I embroider with a Tajima TFMX- I am very unfamiliar with puff embroidery and can do very basic digitizing. I outsourced the digitizing to a company and got the DST file. I ran a sample 6 panel cap with the 2mm foam and it looks flat. After calling the digitizer, they told me that my machine settings must change and all she mentioned was the tension must be loosened. She also mentioned she couldn't tell me anymore and I should call Hirsch. I believe I must pay for support from Hirsch and that wont work right now-
Could someone please help me with this dilemma? _Do I just slow down the stitches and loosen the tension? _I am confident about the digitizing, as the company that did it for me embroidered out a hat and sent me a picture of the finished product.
I really appreciate the help and the information!


----------



## LTPEMB (Jul 10, 2015)

Usually you have to reduce your tensions and raise your presser-foot so that it doesn't compress the material down flat and the thread doesn't pull it flat. Now what those settings are I have no idea, I don't own a tajima yet. Id suggest reading your manual or googling tajima puffy presser foot height and tensions.


----------



## kblack (Feb 2, 2011)

What kind of foam are you using? You need the thicker foam made for 3d.

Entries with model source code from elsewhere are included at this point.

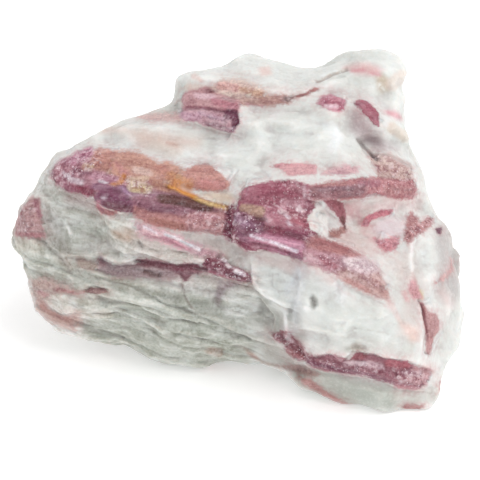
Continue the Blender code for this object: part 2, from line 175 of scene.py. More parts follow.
GROOVES = strokes(
    ([(292, 97), (303, 94), (318, 89)], 2, 0.4),
    ([(316, 80), (330, 75), (347, 68)], 2, 0.6),
    ([(358, 140), (365, 149), (373, 156)], 1.8, 0.45),
    ([(418, 300), (423, 318), (425, 340), (425, 352)], 2, 0.6),
    ([(181, 275), (185, 296), (192, 308)], 1.6, 0.2),
    ([(86, 290), (96, 287), (107, 290)], 2.2, 0.6),
    ([(205, 350), (222, 354)], 7, 0.3),
    ([(311, 297), (313, 304)], 3, 0.5),
    ([(256, 217), (263, 218)], 2.6, 0.7),
    ([(346, 348), (362, 346)], 4, 0.4),
    ([(139, 243), (142, 249)], 2, 0.5),
    ([(146, 270), (160, 276)], 3, 0.6),
    ([(228, 208), (226, 224), (230, 240)], 2.2, 0.5),
)
RIDGES = strokes(
    ([(412, 236), (409, 250), (410, 266), (408, 285)], 3, 0.35),
    ([(300, 270), (298, 296), (292, 320)], 2.4, 0.25),
    ([(66, 222), (70, 232)], 2, 0.4),
    ([(418, 302), (424, 328), (426, 350)], 1.6, 0.35),
)

# ---------------------------------------------------------------------------------------------
# Colours of the minerals on the show face

FELDSPAR = (233, 235, 232)
PLUM = (106, 40, 66)
MAGENTA = (150, 72, 98)
ROSE = (188, 122, 134)
PINK = (212, 156, 166)
MAUVE = (152, 104, 128)
LILAC = (206, 172, 196)
# the white of painted glints
GLINT_WHITE = (244, 232, 240)
SALMON = (206, 144, 132)
AMBER = (222, 148, 56)
HONEY = (222, 176, 124)
BRICK = (180, 122, 118)
UMBER = (116, 82, 80)
SHELL = (226, 188, 188)
FROST = (240, 240, 238)
CHALK = (230, 228, 218)
PALE_GREEN = (200, 204, 196)
MOSS = (184, 187, 176)
SLATE = (160, 162, 154)
ASH = (198, 196, 198)
BLUSH = (230, 208, 205)
RUST = (176, 150, 136)

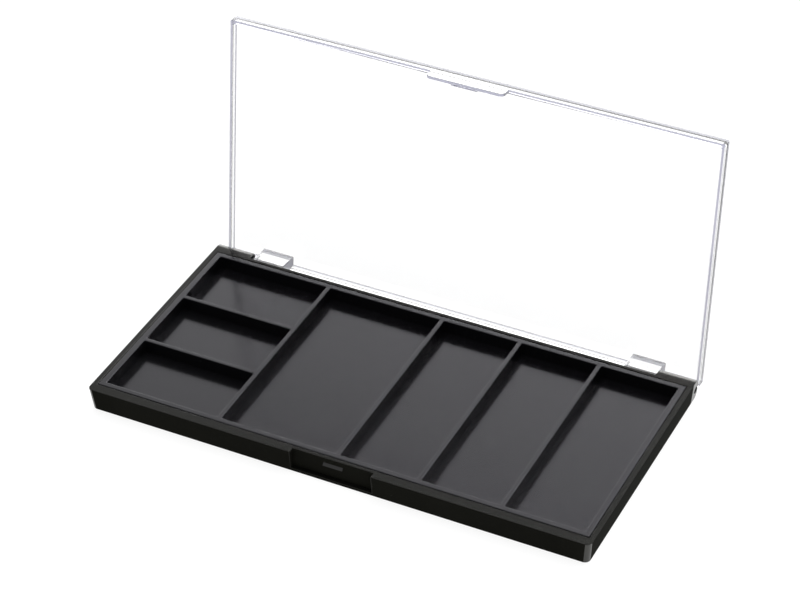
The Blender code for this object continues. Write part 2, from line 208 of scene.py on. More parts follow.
class StudioSettings(bpy.types.PropertyGroup):
    azimuth: angle("Azimuth", "Camera's angle to the right of the front", 26.9)
    elevation: angle("Elevation", "Camera's angle above the table", 37.3)
    roll: angle("Roll", "Camera's tilt about its own axis", -1.1)
    distance: length("Distance", "From the camera to the point it looks at", 0.932, high=10.0)
    aim: bpy.props.FloatVectorProperty(
        name="Aim",
        description="The point that the camera looks at",
        default=(-0.0062, 0.0208, 0.0280),
        size=3,
        subtype="TRANSLATION",
        unit="LENGTH",
    )
    lens: number("Lens", "Focal length in millimetres", 126.9, 10.0, 400.0)
    floor_tint: colour("Floor colour", "Colour of the table", (0.20, 0.20, 0.20))
    floor_glow: share("Floor glow", "Light that comes up through the table", 0.86, high=2.0)
    sky: share("Sky", "Strength of the light behind the palette and overhead", 2.3, high=5.0)
    sky_front: share("Front of the sky", "Level of the light on the viewer's side", 0.21)
    sky_top: share("Top of the sky", "Level of the light overhead", 0.30)
    sky_low: share("Foot of the sky", "Level of the light low down behind the palette", 1.85, high=5.0)
    key: number("Key light", "Power of the soft light overhead, in watts", 9.0)


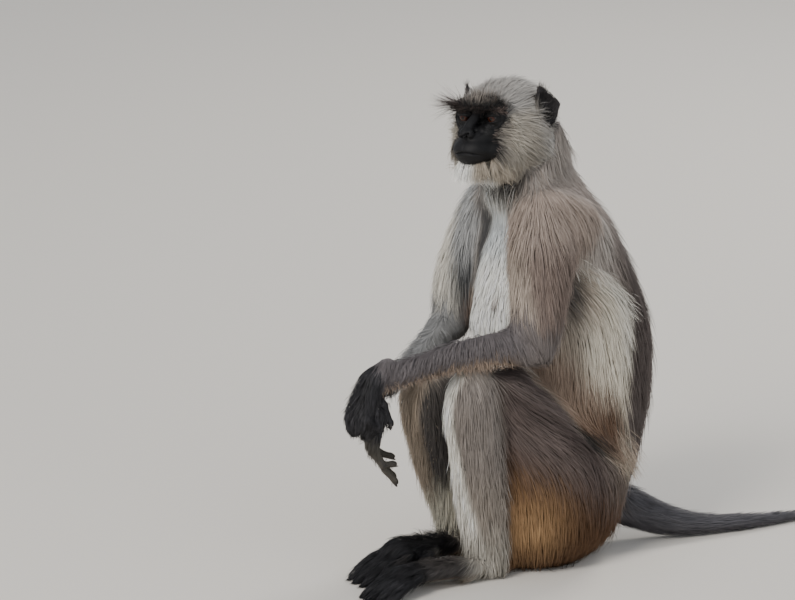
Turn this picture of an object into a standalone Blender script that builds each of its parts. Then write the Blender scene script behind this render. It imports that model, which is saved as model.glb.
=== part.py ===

Don't use craft foam. I have even tried double layer of foam before. 
I would love to do more 3d lettering, but I also have issues with it turning out the way it should.


----------



## aikosembroidery1 (Feb 13, 2015)

I went online to allstictch.com and bought 2mm foam with the sticky backing. It LOOKS like it was indeed bought in a craft store because of the stickers that came on it. Also it did not melt away with the heat gun like the videos that I've seen on YouTube. I've completed the job and it looks pretty good, Ill (attach) a picture but we were having some issues with some huuge bird nesting on like 4 or five of the hats. I'd like to take an online class or something----


----------